For two decades, the dominant commercial model in this industry has been the seat: you pay for people occupying your account, by the hour, regardless of what the work returns. AI is dismantling that logic in real time. Analysts now describe the move from seat-based to outcome-based commercial models as the most significant pricing transformation in the history of outsourcing, with Deloitte projecting seat-based revenue share to keep falling through the decade.

But two cheaper proxies have rushed in to fill the gap, and neither is accountability. The first is activity dressed up as value — billing for machine effort, where an AI agent that loops fifty times before failing still rings the register fifty times. The second is the structural conflict baked into legacy providers whose revenue depends on seats: the better their AI performs, the fewer seats you need, and the more it erodes their own model. As one set of industry observers put it, if a seat-based provider pitches you an AI agent, the fair question is how much your bill is going to shrink.

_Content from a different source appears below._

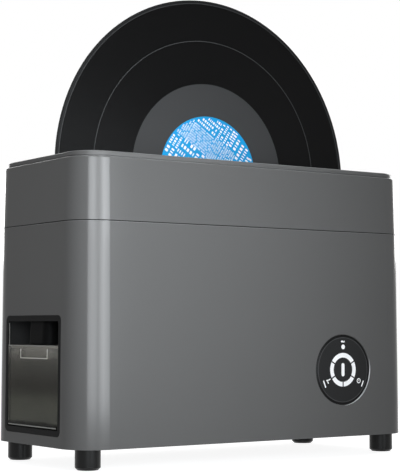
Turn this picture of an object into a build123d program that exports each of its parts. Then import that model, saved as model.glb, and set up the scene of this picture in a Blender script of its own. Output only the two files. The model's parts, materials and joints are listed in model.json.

Meanwhile the accountability itself is rare. McKinsey's 2025 work on AI found that only 39 percent of organisations could attribute any EBIT impact to their AI at all, and that across software vendors, a tiny share have moved to genuine outcome-based commercials (McKinsey, via CustomerThink). Everyone is talking about outcomes. Almost no one is measuring for or being paid on them.

This is the difference between accountability and theatrics. Theatrics is announcing how much AI you shipped. Accountability is committing to what the experience does to revenue, margin and trust — and being measured against it.

What "owning the outcome" actually requires

If the problem is fragmentation, tunnel-vision metrics, missing intelligence and a commercial model that rewards effort over results, then the answer can't be another tool bolted onto the pile. It has to be a system — one that is designed, run and owned end to end, by one party willing to be held to the numeric business impacting results.

That is the shift we build for at Mplus, and the category we think it creates deserves a new name: Experience Intelligence. Not a label, and not "AI plus people" with a new coat of paint — a closed-loop operating system in which every interaction is captured as structured data, interpreted into usable intelligence, acted on by automation or human judgment as the moment demands, delivered across every channel, and fed back so the next interaction is better than the last. People-led where trust decides. AI-led where speed wins. Built on AI developed inside live operations, because that is the only place it learns to hold up under real volume and real risk.

Two structural advantages make that accountability real rather than rhetorical.

The first is ownership. One system, one accountable owner, performance tied to the P&L — instead of five vendors and five handoffs where the outcome belongs to no one.

The second is governance, and in a European context it is fast becoming a hard commercial filter rather than a footnote. The EU AI Act is now in force, with prohibitions live since February 2025, general-purpose AI obligations since August 2025, and high-risk obligations — the category that includes regulated uses such as credit scoring — phasing in next, carrying penalties that exceed those of GDPR. Crucially, the regulation reaches any organisation whose AI touches people in the EU, even those merely procuring it. For a regulated business, "where does the intelligence run, who governs it, and can you prove it" is becoming a question legal and procurement ask before anything else. An EU-headquartered, EU-governed system where your data never has to move is not a technical detail. It is a risk-management argument — and one that non-EU, template-driven models can't answer by policy alone.

The question to take into your next RFP or vendor meeting

Customer experience has always had a cost. The opportunity in front of every serious brand right now is to make it finally have a return — and to stop accepting partners who can only vary how many people sit on the account while you're trying to manage an outcome.

So before your next review, do one thing. Write down the three business outcomes you actually need — in revenue, in retention, in risk. Then make every provider answer to those, not to a price per seat. Ask them for a number they will stand behind.

The ones who change the subject back to efficiency are telling you exactly where their model ends. The ones who can answer are the ones building the future of this industry — where, when your experience is intelligent, it finally earns its place on the P&L.